Exactly and only the lines from the one containing "bpy.data.objects.remove(obj)" through the one containing "# of a picture" are to be repeated, both ends included.

— Start of PROVIDED DATA —

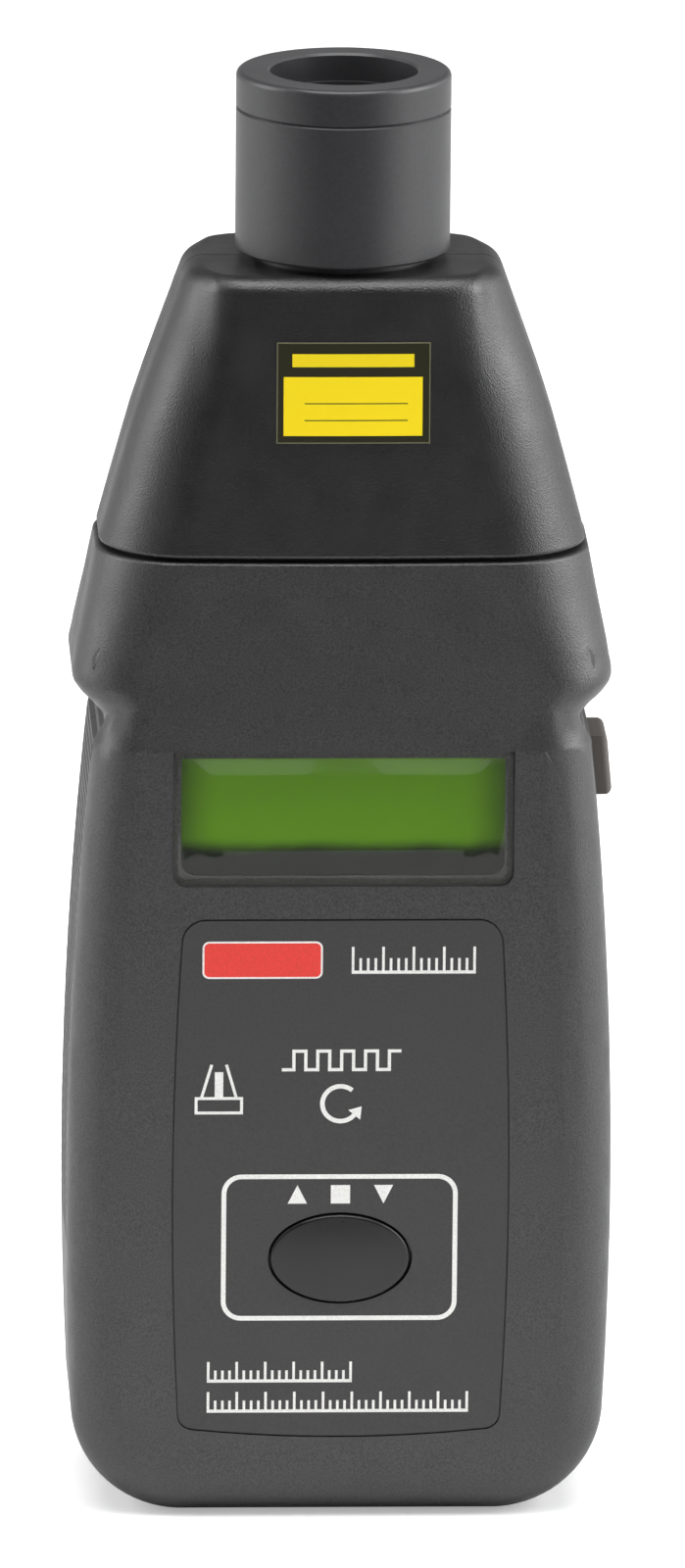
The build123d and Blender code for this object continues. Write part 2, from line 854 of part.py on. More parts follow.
# Memory key: a domed oval with a flange behind the front wall and a stem to its switch
key_front = front_depth(memory_height)
memory_stem_back = switch_height - board_front + memory_travel + stem_stop
key_dome_radius = (memory_half_width**2 + memory_dome**2) / (2 * memory_dome)
with BuildPart() as memory_button:
    with BuildSketch(Plane.XZ.offset(memory_flange_back)) as cap_outline:
        with Locations((0, memory_height)):
            Ellipse(memory_half_width, memory_half_height)
    extrude(amount=body_depth - memory_flange_back)
    with Locations((0, key_dome_radius - key_front - memory_dome, memory_height)):
        Sphere(key_dome_radius, mode=Mode.INTERSECT)
    fillet(memory_button.faces().sort_by(Axis.Y)[0].edges(), memory_edge_radius)
    with BuildSketch(Plane.XZ.offset(memory_flange_back)) as flange_outline:
        with Locations((0, memory_height)):
            Ellipse(memory_half_width + memory_flange, memory_half_height + memory_flange)
    extrude(amount=memory_flange_thickness)
    extrude(
        discs(Plane.XZ.offset(memory_stem_back), [(0, memory_height)], stem_radius),
        amount=memory_flange_back - memory_stem_back,
    )
finish(memory_button.part, "memory_button")

# Measure key on the side, its outer face leaning with the side of the handle
key_top_x = lower_half_width(measure_top) + measure_proud
key_bottom_x = lower_half_width(measure_bottom) + measure_proud
measure_stem_end = measure_switch_face + measure_travel + stem_stop
with BuildPart() as measure_button:
    with BuildSketch(Plane.XZ) as key_profile:
        with BuildLine():
            Polyline(
                (measure_flange_outside, measure_bottom),
                (key_bottom_x, measure_bottom),
                (key_top_x, measure_top),
                (measure_flange_outside, measure_top),
                close=True,
            )
        make_face()
    extrude(amount=measure_half_depth, both=True)
    outer_face = measure_button.faces().sort_by(Axis.X)[-1]
    fillet(outer_face.edges(), measure_edge_radius)
    with Locations((measure_flange_outside - measure_flange_thickness / 2, 0, key_height)):
        Box(
            measure_flange_thickness,
            2 * (measure_half_depth + measure_flange),
            measure_top - measure_bottom + 2 * measure_flange,
        )
    stem_plane = Plane(origin=(measure_stem_end, switch_y, key_height), z_dir=(1, 0, 0))
    with BuildSketch(stem_plane):
        Circle(stem_radius)
    extrude(amount=measure_flange_outside - measure_flange_thickness - measure_stem_end)
finish(measure_button.part, "measure_button")


def tact_switch(plane):
    """Switch body on a plane that faces the key, with the well that its plunger travels in."""
    with BuildPart() as body:
        with BuildSketch(plane):
            RectangleRounded(switch_size, switch_size, switch_corner)
        extrude(amount=-switch_height)
        with BuildSketch(plane):
            Circle(stem_radius + switch_gap)
        extrude(amount=-switch_well, mode=Mode.SUBTRACT)
    return body.part


def plunger(plane, start, length):
    """Round plunger that starts at a distance in front of a switch face and runs into its well."""
    with BuildPart() as pin:
        with BuildSketch(plane.offset(start)):
            Circle(plunger_radius)
        extrude(amount=-length)
    return pin.part


memory_face = Plane(origin=(0, board_front - switch_height, memory_height), z_dir=(0, -1, 0))
measure_face = Plane(origin=(measure_switch_face, switch_y, key_height), z_dir=(1, 0, 0))
finish(tact_switch(memory_face), "memory_switch")
finish(tact_switch(measure_face), "measure_switch")
memory_start = memory_stem_back - (switch_height - board_front)
finish(plunger(memory_face, memory_start, plunger_length), "memory_plunger")
measure_start = measure_stem_end - measure_switch_face
finish(plunger(measure_face, measure_start, plunger_length), "measure_plunger")

# Circuit board with the display, its frame and its contact strips
with BuildPart() as main_board:
    with BuildSketch(Plane.XZ.offset(-board_back)):
        with Locations((0, (board_bottom + board_top) / 2)):
            RectangleRounded(2 * board_half_width, board_top - board_bottom, board_corner)
        with Locations(*board_places):
            Circle(screw_clear_radius, mode=Mode.SUBTRACT)
    extrude(amount=board_thickness)
finish(main_board.part, "main_board")

lcd_middle = (lcd_bottom + lcd_top) / 2
lcd_height = lcd_top - lcd_bottom
with BuildPart() as lcd_frame:
    with BuildSketch(Plane.XZ.offset(-board_front)):
        with Locations((0, lcd_middle)):
            Rectangle(2 * (lcd_half_width + frame_wall), lcd_height + 2 * frame_wall)
            Rectangle(
                2 * (lcd_half_width - frame_rest), lcd_height - 2 * frame_rest, mode=Mode.SUBTRACT
            )
    extrude(amount=lcd_back + board_front)
    with BuildSketch(Plane.XZ.offset(lcd_back)):
        with Locations((0, lcd_middle)):
            Rectangle(2 * (lcd_half_width + frame_wall), lcd_height + 2 * frame_wall)
            Rectangle(2 * lcd_half_width, lcd_height, mode=Mode.SUBTRACT)
    extrude(amount=lcd_thickness)
    with BuildSketch(Plane.XZ.offset(lcd_back + lcd_thickness)):
        with Locations((0, lcd_middle)):
            Rectangle(2 * (lcd_half_width + frame_wall), lcd_height + 2 * frame_wall)
            Rectangle(
                2 * (lcd_half_width - frame_lip_overlap),
                lcd_height - 2 * frame_lip_overlap,
                mode=Mode.SUBTRACT,
            )
    extrude(amount=frame_lip)
finish(lcd_frame.part, "lcd_frame")

with BuildPart() as lcd_glass:
    with BuildSketch(Plane.XZ.offset(lcd_back)):
        with Locations((0, lcd_middle)):
            Rectangle(2 * lcd_half_width, lcd_height)
    extrude(amount=lcd_thickness)
finish(lcd_glass.part, "lcd_glass")

with BuildPart() as zebra_strips:
    with BuildSketch(Plane.XZ.offset(-board_front)):
        with Locations((0, lcd_middle)):
            with GridLocations(0, lcd_height - 2 * frame_rest - strip_width, 1, 2):
                Rectangle(2 * (lcd_half_width - strip_inset), strip_width)
    extrude(amount=lcd_back + board_front)
finish(zebra_strips.part, "zebra_strips")

# Parts soldered to the back of the board
with BuildPart() as main_chip:
    with BuildSketch(Plane.XZ.offset(-board_back)):
        with Locations((0, chip_height)):
            Rectangle(chip_size, chip_size)
    extrude(amount=-chip_thickness)
    with BuildSketch(Plane.XZ.offset(-board_back)):
        with Locations((0, chip_height)):
            with GridLocations(0, chip_pitch, 1, chip_leads):
                Rectangle(chip_size + 2 * chip_foot, chip_lead)
            with GridLocations(chip_pitch, 0, chip_leads, 1):
                Rectangle(chip_lead, chip_size + 2 * chip_foot)
    extrude(amount=-chip_lead)
finish(main_chip.part, "main_chip")


def on_board(place, height, width, length):
    """Block soldered to the back of the board, with rounded ends."""
    with BuildPart() as block:
        with BuildSketch(Plane.XZ.offset(-board_back)):
            with Locations(place):
                RectangleRounded(length, width, crystal_end_share * width)
        extrude(amount=-height)
    return block.part


finish(on_board(crystal_place, crystal_height, crystal_width, crystal_length), "crystal")

with BuildPart() as capacitors:
    with BuildSketch(Plane.XZ.offset(-board_back)):
        with Locations(*capacitor_places):
            Circle(capacitor_radius)
    extrude(amount=-capacitor_height)
finish(capacitors.part, "capacitors")

# Four cells side by side, every other one turned end for end
cell_places = [(number - 1.5) * cell_pitch for number in range(4)]
low_end = bay_bottom + plate_thickness
high_end = bay_top - plate_thickness


def cell(x, nub_up):
    """One AA cell with its nub against a plate and its flat end against a leaf spring."""
    length = cell_body_length + cell_nub_length
    start = high_end - length if nub_up else low_end + length
    direction = 1 if nub_up else -1
    with BuildPart() as can:
        with BuildSketch(Plane(origin=(x, cell_y, start), z_dir=(0, 0, direction))):
            Circle(cell_radius)
        extrude(amount=cell_body_length)
        ends = can.edges().filter_by(GeomType.CIRCLE)
        chamfer(ends, cell_bevel)
        with BuildSketch(Plane(origin=(x, cell_y, start), z_dir=(0, 0, direction))):
            Circle(cell_nub_radius)
        extrude(amount=length)
    return can.part


for number, place in enumerate(cell_places):
    finish(cell(place, number % 2 == 0), f"battery_{number + 1}")

# Contact plates against the end walls of the bay: two bridges and the two end plates
with BuildPart() as contact_plates:
    for z, spans in ((low_end, ((0, 1), (2, 3))), (bay_top, ((0, 0), (1, 2), (3, 3)))):
        for first, last in spans:
            middle = (cell_places[first] + cell_places[last]) / 2
            half = (cell_places[last] - cell_places[first]) / 2 + plate_half_width
            with BuildSketch(Plane.XY.offset(z)):
                with Locations((middle, cell_y)):
                    Rectangle(2 * half, 2 * plate_half_width)
            extrude(amount=-plate_thickness)
finish(contact_plates.part, "contact_plates")

# Leaf springs against the flat ends of the cells, bent from strip
with BuildPart() as leaf_springs:
    for number, place in enumerate(cell_places):
        base = low_end if number % 2 == 0 else high_end
        rise = leaf_rise if number % 2 == 0 else -leaf_rise
        gauge = leaf_thickness if number % 2 == 0 else -leaf_thickness
        with BuildSketch(Plane.YZ.offset(place - leaf_half_width)) as bend:
            with BuildLine():
                Polyline(
                    (cell_y - plate_half_width, base),
                    (cell_y + plate_half_width, base),
                    (cell_y + plate_half_width, base + gauge),
                    (cell_y - leaf_heel_share * plate_half_width, base + gauge),
                    (cell_y + leaf_crest_share * plate_half_width, base + rise - gauge),
                    (cell_y + leaf_crest_share * plate_half_width, base + rise),
                    (cell_y + leaf_slope_share * plate_half_width, base + rise),
                    (cell_y - plate_half_width, base + gauge),
                    close=True,
                )
            make_face()
        extrude(bend.sketch, amount=2 * leaf_half_width)
finish(leaf_springs.part, "leaf_springs")

# Leads from the end wall of the bay to the board, each two arcs between straight runs
lead_start = bay_top + bay_wall
with BuildPart() as battery_leads:
    for side in (-1, 1):
        x = side * lead_x
        first_bend = lead_start + lead_rise
        with BuildLine() as path:
            FilletPolyline(
                (x, lead_y, lead_start),
                (x, lead_y, first_bend),
                (x, lead_y - lead_slant, first_bend + lead_slant),
                (x, board_back, first_bend + lead_slant),
                radius=lead_bend_radius,
            )
        with BuildSketch(Plane.XY.offset(lead_start)) as wire:
            with Locations((x, lead_y)):
                Circle(lead_radius)
        sweep(wire.sketch, path=path.wire())
finish(battery_leads.part, "battery_leads")


def self_tapping_screws(places, head_y, length):
    """Screws driven from the back: pan heads with a crossed recess on plain shanks."""
    with BuildPart() as screws:
        extrude(discs(Plane.XZ.offset(-head_y), places, screw_head_radius), amount=-screw_head_height)
        rims = screws.edges().filter_by(GeomType.CIRCLE).group_by(Axis.Y)[-1]
        fillet(rims, screw_head_radius * head_round_share)
        extrude(discs(Plane.XZ.offset(-head_y), places, screw_shank_radius), amount=length)
        for turn in (0, 90):
            with BuildSketch(Plane.XZ.offset(-head_y - screw_head_height)) as cross:
                with Locations(*places):
                    Rectangle(cross_length, cross_width, rotation=turn)
            extrude(cross.sketch, amount=cross_depth, mode=Mode.SUBTRACT)
    return screws.part


finish(self_tapping_screws(pillar_places, body_head_seat, casing_screw_length), "body_screws")
finish(self_tapping_screws(nose_places, nose_head_seat, nose_screw_length), "nose_screws")
finish(self_tapping_screws(board_places, board_back, board_screw_length), "board_screws")

# Sticker on the nose, a thin sheet that follows its crowned front
with BuildPart() as nose_sticker:
    with BuildSketch(Plane.XZ):
        with Locations(((sticker_left + sticker_right) / 2, (sticker_bottom + sticker_top) / 2)):
            Rectangle(sticker_right - sticker_left, sticker_top - sticker_bottom)
    extrude(amount=body_depth)
    add(nose_form(-sticker_thickness), mode=Mode.INTERSECT)
    add(nose_outer, mode=Mode.SUBTRACT)
finish(nose_sticker.part, "nose_sticker")
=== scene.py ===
import logging
import math
from dataclasses import dataclass
from enum import Enum

import bmesh
import bpy
import numpy as np
from mathutils import Matrix, Vector


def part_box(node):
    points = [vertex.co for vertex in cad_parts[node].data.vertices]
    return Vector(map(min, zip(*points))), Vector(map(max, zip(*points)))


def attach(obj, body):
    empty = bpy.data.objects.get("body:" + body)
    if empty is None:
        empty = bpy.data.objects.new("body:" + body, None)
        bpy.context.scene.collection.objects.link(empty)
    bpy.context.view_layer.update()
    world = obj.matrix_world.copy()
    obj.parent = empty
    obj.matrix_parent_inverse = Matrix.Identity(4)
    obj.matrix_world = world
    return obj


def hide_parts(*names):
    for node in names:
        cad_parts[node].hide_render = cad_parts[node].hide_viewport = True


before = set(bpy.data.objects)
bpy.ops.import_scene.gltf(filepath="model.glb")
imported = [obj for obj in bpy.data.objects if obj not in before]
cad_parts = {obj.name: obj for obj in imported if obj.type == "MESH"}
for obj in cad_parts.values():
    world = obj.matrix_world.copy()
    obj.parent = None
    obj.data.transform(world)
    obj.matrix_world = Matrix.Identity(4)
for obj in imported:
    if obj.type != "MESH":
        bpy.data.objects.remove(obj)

# Looks of a hand-held optical tachometer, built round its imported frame.
#
# The frame's +Z runs up the handle to the nose, -Y is the side of the display and +X the side of
# the measure key. Names that end in _mm hold millimetres and names that end in _px hold pixels
# of a picture of 699 by 1600. Everything that goes into a mesh is in metres.

LOG = logging.getLogger("tachometer")
MM = 0.001
COMMON_NOISE = (0.3, 0.7)  # nearly all of a noise node's values lie between these
Rgba = tuple[float, float, float, float]
Tree = bpy.types.NodeTree
Socket = bpy.types.NodeSocket
Material = bpy.types.Material
Piece = bpy.types.Object


class Body(Enum):
    """The body of the frame that the new pieces ride on."""

    CASE = "root"


class Slot(Enum):
    """The record's material slots."""

    CASING = "casing_abs"
    LABEL = "label_film"
    WINDOW = "window_acrylic"


def linear(hex_colour: str) -> Rgba:
    """Turn an sRGB hex colour into linear colour.

    Args:
        hex_colour: the colour as "#rrggbb".

    Returns:
        Red, green, blue and an alpha of 1, with the sRGB curve undone.
    """
    share = np.array([int(hex_colour[at:at + 2], 16) for at in (1, 3, 5)]) / 255
    straight = share / 12.92
    curved = ((share + 0.055) / 1.055) ** 2.4
    return (*np.where(share <= 0.04045, straight, curved).tolist(), 1.0)


def add_node(tree: Tree, kind: str, sockets: dict, **settings) -> bpy.types.Node:
    """Add one node to a tree with its settings, its values and its links.

    Args:
        tree: the node tree.
        kind: the node's type name.
        sockets: input name or number to a value, or to the output socket that feeds it.
        settings: attributes of the node itself.

    Returns:
        The new node.
    """
    node = tree.nodes.new(kind)
    for name, value in settings.items():
        setattr(node, name, value)
    for key, value in sockets.items():
        if isinstance(value, Socket):
            tree.links.new(value, node.inputs[key])
        else:
            node.inputs[key].default_value = value
    return node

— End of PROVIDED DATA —

**OUTPUT BELOW**
        bpy.data.objects.remove(obj)

# Looks of a hand-held optical tachometer, built round its imported frame.
#
# The frame's +Z runs up the handle to the nose, -Y is the side of the display and +X the side of
# the measure key. Names that end in _mm hold millimetres and names that end in _px hold pixels
# of a picture of 699 by 1600. Everything that goes into a mesh is in metres.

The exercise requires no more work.